We ended up at a congee place. Now, I have mentioned the other types of Chinese food, but I had no idea that congee could be so different. Our huge stew pot arrived, not fully mushed rice at the bottom, but the rest along with fish and some vegetables floating above. It was nutty and fantastic.

Now, onto the hellish part of this and the reason why I should always avail myself of proper bathrooms when I have the chance.

I was full to bursting, so before the congee I needed to go, and asked about the washrooms since the tiny restaurant obviously had none inside. I was waved in that Chinese offhand way out and to the left.

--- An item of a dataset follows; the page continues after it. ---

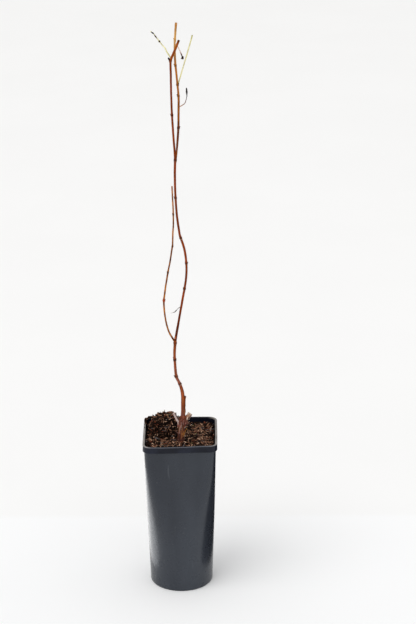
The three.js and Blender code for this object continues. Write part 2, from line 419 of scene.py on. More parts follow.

Out I went. As I went left I looked for a door somewhere. Nope. I was called back. A woman pointed to a tiny metal cubicle, standing alone on the pavement outside, next to their makeshift kitchen. The open door revealed a red bucket standing in the corner. It reminded me of childhood camping trips and the gallon ice-cream pail labeled “pee bucket” that stood outside of the tent. I didn’t like it then, and I certainly didn’t like it that night.

I wondered what women did since the bucket was rather tall and many women would be unable to go down to parallel. I wondered many things as I stood there filling the bucket. I wondered who emptied this thing and where. I wondered why the lack of safety laws that enable us to enjoy hot pot on propane elements with the bottle standing inside next to the table also allow pee buckets.

But I stopped wondering once I had the congee.
Thankfully I didn’t wonder about having the stall so close to the cooking area.

Now that I just did, I am feeling a bit queasy.